Extracted data entries

○ ○ ○ ○

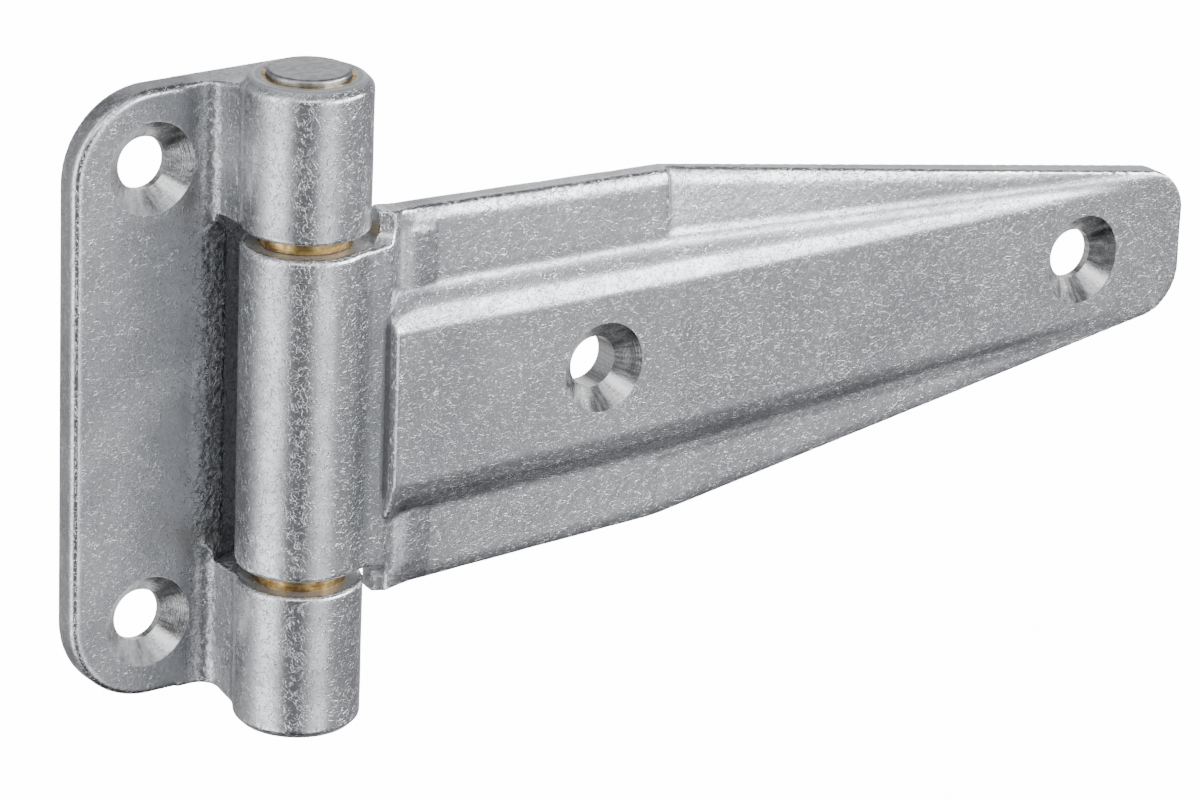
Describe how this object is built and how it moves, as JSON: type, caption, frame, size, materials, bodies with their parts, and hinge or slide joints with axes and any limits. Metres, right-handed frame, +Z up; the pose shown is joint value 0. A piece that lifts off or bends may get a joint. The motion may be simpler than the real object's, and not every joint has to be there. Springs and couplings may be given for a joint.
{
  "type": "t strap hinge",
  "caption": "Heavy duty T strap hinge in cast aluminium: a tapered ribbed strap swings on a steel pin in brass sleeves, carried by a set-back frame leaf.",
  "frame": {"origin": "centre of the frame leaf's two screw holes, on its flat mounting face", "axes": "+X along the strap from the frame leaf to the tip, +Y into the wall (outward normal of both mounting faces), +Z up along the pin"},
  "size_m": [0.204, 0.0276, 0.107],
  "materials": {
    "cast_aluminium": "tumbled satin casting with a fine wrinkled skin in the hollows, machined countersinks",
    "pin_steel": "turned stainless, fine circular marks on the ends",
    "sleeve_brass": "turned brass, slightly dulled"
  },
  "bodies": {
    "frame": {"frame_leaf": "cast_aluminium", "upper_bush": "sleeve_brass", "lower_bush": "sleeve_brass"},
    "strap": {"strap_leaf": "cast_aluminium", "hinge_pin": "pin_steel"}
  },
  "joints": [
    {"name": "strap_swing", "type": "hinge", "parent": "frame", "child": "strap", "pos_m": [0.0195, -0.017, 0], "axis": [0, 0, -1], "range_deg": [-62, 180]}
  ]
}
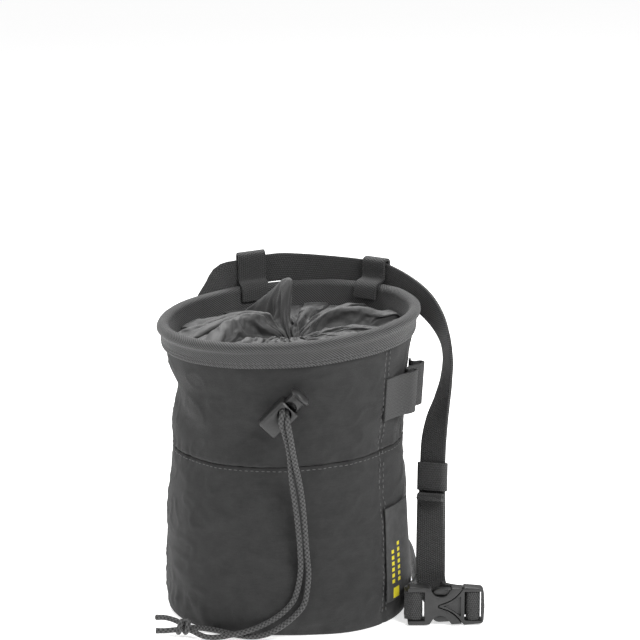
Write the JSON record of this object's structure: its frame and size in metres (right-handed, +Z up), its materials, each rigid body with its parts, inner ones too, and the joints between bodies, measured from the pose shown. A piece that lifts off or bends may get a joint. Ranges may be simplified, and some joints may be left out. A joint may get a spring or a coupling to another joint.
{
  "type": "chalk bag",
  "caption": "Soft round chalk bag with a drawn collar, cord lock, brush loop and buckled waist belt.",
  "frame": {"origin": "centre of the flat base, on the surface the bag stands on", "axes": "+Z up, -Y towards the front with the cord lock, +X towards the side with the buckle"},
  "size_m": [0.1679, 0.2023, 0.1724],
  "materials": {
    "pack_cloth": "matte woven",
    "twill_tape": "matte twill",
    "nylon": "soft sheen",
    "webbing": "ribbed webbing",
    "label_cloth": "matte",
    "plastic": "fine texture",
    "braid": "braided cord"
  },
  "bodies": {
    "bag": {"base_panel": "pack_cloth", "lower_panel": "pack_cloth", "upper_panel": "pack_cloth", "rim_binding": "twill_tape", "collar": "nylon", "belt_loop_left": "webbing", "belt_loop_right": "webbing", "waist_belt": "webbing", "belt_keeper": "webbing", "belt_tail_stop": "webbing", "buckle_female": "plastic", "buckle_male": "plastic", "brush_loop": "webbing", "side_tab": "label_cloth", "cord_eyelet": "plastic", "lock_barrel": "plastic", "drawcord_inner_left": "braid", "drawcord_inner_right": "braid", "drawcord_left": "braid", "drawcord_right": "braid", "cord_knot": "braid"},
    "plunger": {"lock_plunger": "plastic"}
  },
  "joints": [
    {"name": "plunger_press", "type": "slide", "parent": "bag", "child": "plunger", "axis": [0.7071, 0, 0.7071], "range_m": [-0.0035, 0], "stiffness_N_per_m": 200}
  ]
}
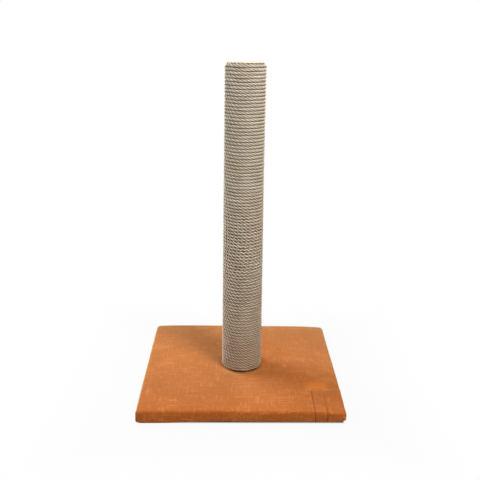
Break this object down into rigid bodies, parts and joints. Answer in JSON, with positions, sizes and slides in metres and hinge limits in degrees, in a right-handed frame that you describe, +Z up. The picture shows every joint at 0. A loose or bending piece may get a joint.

○ ○ ○ ○

Stated task: Quote each line above in full, word for word.

The answer:
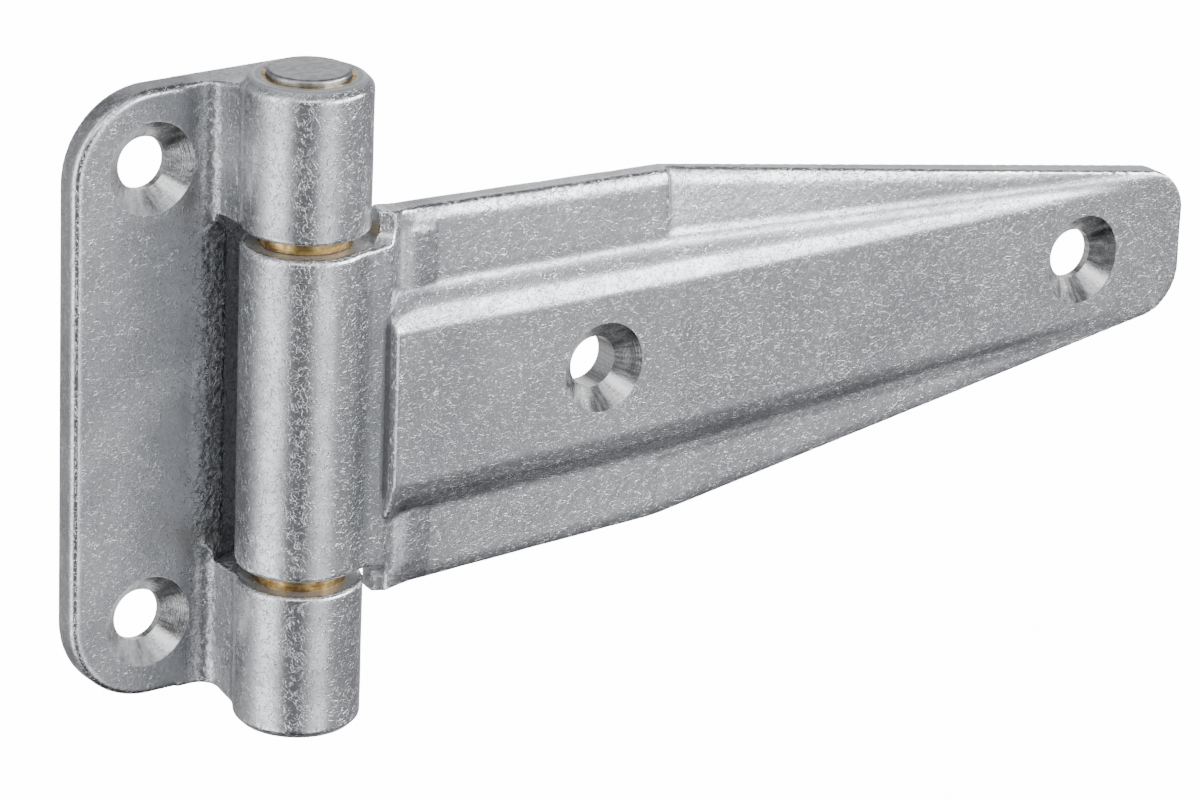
Describe how this object is built and how it moves, as JSON: type, caption, frame, size, materials, bodies with their parts, and hinge or slide joints with axes and any limits. Metres, right-handed frame, +Z up; the pose shown is joint value 0. A piece that lifts off or bends may get a joint. The motion may be simpler than the real object's, and not every joint has to be there. Springs and couplings may be given for a joint.
{
  "type": "t strap hinge",
  "caption": "Heavy duty T strap hinge in cast aluminium: a tapered ribbed strap swings on a steel pin in brass sleeves, carried by a set-back frame leaf.",
  "frame": {"origin": "centre of the frame leaf's two screw holes, on its flat mounting face", "axes": "+X along the strap from the frame leaf to the tip, +Y into the wall (outward normal of both mounting faces), +Z up along the pin"},
  "size_m": [0.204, 0.0276, 0.107],
  "materials": {
    "cast_aluminium": "tumbled satin casting with a fine wrinkled skin in the hollows, machined countersinks",
    "pin_steel": "turned stainless, fine circular marks on the ends",
    "sleeve_brass": "turned brass, slightly dulled"
  },
  "bodies": {
    "frame": {"frame_leaf": "cast_aluminium", "upper_bush": "sleeve_brass", "lower_bush": "sleeve_brass"},
    "strap": {"strap_leaf": "cast_aluminium", "hinge_pin": "pin_steel"}
  },
  "joints": [
    {"name": "strap_swing", "type": "hinge", "parent": "frame", "child": "strap", "pos_m": [0.0195, -0.017, 0], "axis": [0, 0, -1], "range_deg": [-62, 180]}
  ]
}
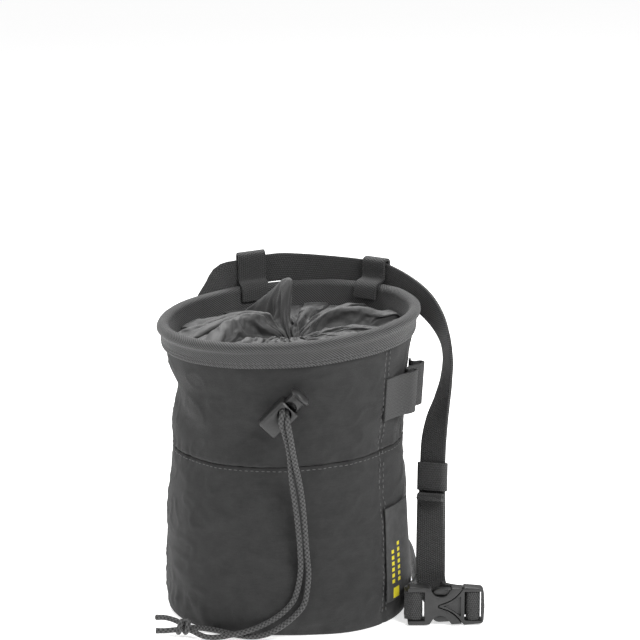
Write the JSON record of this object's structure: its frame and size in metres (right-handed, +Z up), its materials, each rigid body with its parts, inner ones too, and the joints between bodies, measured from the pose shown. A piece that lifts off or bends may get a joint. Ranges may be simplified, and some joints may be left out. A joint may get a spring or a coupling to another joint.
{
  "type": "chalk bag",
  "caption": "Soft round chalk bag with a drawn collar, cord lock, brush loop and buckled waist belt.",
  "frame": {"origin": "centre of the flat base, on the surface the bag stands on", "axes": "+Z up, -Y towards the front with the cord lock, +X towards the side with the buckle"},
  "size_m": [0.1679, 0.2023, 0.1724],
  "materials": {
    "pack_cloth": "matte woven",
    "twill_tape": "matte twill",
    "nylon": "soft sheen",
    "webbing": "ribbed webbing",
    "label_cloth": "matte",
    "plastic": "fine texture",
    "braid": "braided cord"
  },
  "bodies": {
    "bag": {"base_panel": "pack_cloth", "lower_panel": "pack_cloth", "upper_panel": "pack_cloth", "rim_binding": "twill_tape", "collar": "nylon", "belt_loop_left": "webbing", "belt_loop_right": "webbing", "waist_belt": "webbing", "belt_keeper": "webbing", "belt_tail_stop": "webbing", "buckle_female": "plastic", "buckle_male": "plastic", "brush_loop": "webbing", "side_tab": "label_cloth", "cord_eyelet": "plastic", "lock_barrel": "plastic", "drawcord_inner_left": "braid", "drawcord_inner_right": "braid", "drawcord_left": "braid", "drawcord_right": "braid", "cord_knot": "braid"},
    "plunger": {"lock_plunger": "plastic"}
  },
  "joints": [
    {"name": "plunger_press", "type": "slide", "parent": "bag", "child": "plunger", "axis": [0.7071, 0, 0.7071], "range_m": [-0.0035, 0], "stiffness_N_per_m": 200}
  ]
}
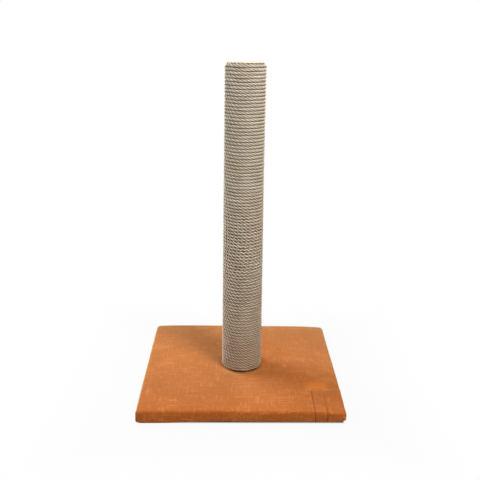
Break this object down into rigid bodies, parts and joints. Answer in JSON, with positions, sizes and slides in metres and hinge limits in degrees, in a right-handed frame that you describe, +Z up. The picture shows every joint at 0. A loose or bending piece may get a joint.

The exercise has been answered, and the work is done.